Directive: Print verbatim the opening line of the material and every subsequent line through the one containing "a sheer ribbon.".

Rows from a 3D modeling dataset
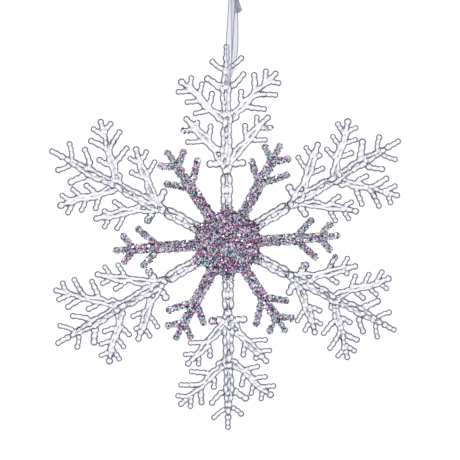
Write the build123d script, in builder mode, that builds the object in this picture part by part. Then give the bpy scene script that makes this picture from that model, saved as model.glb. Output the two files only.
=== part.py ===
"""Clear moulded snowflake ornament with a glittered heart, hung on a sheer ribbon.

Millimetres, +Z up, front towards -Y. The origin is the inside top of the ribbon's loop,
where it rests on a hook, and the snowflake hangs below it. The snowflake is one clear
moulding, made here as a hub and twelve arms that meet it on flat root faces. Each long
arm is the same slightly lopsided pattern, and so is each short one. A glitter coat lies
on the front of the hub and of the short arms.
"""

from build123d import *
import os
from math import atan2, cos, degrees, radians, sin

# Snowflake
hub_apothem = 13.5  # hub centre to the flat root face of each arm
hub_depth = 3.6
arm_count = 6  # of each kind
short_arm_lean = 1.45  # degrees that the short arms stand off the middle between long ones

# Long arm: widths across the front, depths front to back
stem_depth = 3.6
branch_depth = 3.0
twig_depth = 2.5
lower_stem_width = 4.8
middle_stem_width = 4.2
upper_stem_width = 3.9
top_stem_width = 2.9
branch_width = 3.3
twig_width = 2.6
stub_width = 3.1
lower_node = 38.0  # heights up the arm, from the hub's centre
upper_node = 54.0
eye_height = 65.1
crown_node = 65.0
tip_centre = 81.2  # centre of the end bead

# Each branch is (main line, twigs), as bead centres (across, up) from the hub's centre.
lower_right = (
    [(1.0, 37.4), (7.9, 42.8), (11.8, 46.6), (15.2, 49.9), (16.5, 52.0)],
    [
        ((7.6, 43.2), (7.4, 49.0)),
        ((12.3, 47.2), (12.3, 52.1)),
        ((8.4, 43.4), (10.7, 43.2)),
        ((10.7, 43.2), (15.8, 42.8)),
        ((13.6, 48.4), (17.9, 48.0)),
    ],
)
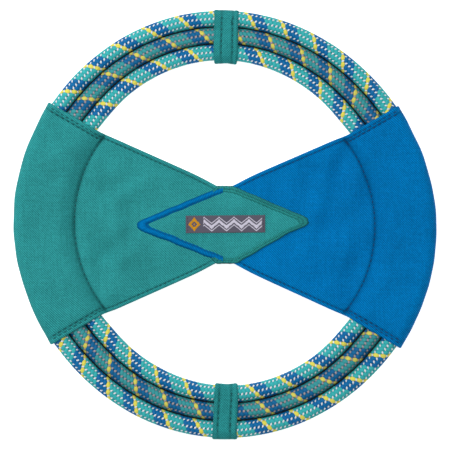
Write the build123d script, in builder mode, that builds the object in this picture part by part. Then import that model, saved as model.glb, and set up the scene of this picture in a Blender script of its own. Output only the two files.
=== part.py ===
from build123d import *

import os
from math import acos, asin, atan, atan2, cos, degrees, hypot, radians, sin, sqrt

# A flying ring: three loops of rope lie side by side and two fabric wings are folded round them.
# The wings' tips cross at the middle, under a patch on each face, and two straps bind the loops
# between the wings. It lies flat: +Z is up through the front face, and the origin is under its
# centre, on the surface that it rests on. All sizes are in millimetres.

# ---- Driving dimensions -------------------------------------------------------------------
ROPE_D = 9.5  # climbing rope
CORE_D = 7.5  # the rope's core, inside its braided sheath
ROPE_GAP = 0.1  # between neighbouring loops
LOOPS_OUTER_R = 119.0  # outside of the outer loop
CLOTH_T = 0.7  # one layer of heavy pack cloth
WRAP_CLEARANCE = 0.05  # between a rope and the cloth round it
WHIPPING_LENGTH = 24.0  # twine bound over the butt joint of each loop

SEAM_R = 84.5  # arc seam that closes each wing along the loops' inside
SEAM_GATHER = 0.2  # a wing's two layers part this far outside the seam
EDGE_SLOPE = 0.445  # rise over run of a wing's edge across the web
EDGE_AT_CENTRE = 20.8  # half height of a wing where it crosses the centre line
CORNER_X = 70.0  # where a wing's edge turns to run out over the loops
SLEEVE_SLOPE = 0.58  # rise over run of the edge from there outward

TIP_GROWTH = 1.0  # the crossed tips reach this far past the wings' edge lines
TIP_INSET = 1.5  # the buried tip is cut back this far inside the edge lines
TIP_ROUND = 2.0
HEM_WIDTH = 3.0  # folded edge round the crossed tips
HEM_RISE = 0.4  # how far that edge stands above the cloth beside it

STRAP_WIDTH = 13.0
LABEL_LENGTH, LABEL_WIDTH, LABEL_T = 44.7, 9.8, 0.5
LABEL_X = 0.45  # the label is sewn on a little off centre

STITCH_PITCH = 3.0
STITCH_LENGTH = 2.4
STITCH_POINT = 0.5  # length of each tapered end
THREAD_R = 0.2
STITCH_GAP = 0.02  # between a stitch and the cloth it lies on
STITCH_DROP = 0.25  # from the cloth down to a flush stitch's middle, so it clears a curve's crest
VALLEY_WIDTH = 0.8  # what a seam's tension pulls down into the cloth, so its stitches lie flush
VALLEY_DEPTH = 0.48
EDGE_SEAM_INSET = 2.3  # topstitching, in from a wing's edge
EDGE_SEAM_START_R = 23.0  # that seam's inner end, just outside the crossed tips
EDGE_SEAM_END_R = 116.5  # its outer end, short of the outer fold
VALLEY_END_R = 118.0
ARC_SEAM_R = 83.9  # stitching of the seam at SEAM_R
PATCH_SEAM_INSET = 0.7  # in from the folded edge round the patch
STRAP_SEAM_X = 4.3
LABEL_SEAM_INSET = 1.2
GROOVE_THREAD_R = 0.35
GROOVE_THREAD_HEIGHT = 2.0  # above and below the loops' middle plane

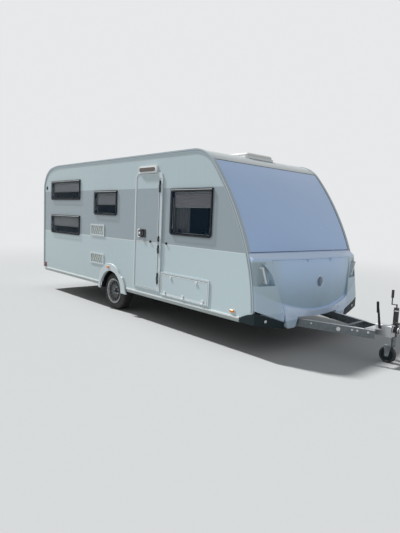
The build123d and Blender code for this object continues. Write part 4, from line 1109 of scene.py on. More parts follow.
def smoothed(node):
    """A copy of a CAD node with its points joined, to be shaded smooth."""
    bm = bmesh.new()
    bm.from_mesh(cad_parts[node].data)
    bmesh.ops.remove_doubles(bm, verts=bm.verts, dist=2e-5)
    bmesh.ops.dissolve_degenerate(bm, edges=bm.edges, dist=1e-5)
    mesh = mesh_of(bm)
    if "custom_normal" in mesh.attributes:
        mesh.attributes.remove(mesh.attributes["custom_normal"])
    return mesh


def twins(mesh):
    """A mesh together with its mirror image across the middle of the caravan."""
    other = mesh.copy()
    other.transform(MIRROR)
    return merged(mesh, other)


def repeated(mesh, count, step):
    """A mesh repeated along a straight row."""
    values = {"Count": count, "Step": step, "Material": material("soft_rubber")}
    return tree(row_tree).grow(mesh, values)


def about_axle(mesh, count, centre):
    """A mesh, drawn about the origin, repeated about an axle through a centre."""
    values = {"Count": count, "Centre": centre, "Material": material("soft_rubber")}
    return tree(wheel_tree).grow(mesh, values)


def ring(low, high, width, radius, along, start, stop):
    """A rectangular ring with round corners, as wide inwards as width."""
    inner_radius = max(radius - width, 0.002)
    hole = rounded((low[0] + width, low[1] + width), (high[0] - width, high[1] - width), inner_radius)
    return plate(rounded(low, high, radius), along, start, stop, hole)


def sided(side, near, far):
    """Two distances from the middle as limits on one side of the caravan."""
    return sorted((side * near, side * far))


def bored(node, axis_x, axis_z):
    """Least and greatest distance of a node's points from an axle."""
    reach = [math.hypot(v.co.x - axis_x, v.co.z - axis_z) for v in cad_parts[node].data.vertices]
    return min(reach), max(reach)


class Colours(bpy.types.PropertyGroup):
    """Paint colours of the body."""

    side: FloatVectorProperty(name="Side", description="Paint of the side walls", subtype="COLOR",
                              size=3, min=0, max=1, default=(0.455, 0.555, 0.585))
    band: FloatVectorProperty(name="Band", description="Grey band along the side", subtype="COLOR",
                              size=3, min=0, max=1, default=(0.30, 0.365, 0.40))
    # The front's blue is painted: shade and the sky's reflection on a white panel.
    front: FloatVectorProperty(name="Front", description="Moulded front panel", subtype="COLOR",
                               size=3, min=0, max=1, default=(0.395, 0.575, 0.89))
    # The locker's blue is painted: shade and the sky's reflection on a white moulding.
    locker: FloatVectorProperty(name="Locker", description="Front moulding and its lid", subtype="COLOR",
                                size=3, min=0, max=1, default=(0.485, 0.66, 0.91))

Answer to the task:
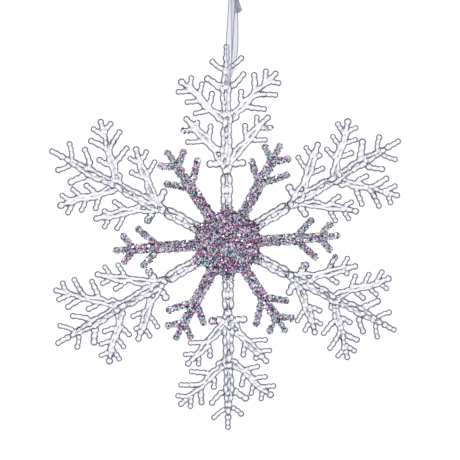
Write the build123d script, in builder mode, that builds the object in this picture part by part. Then give the bpy scene script that makes this picture from that model, saved as model.glb. Output the two files only.
=== part.py ===
"""Clear moulded snowflake ornament with a glittered heart, hung on a sheer ribbon.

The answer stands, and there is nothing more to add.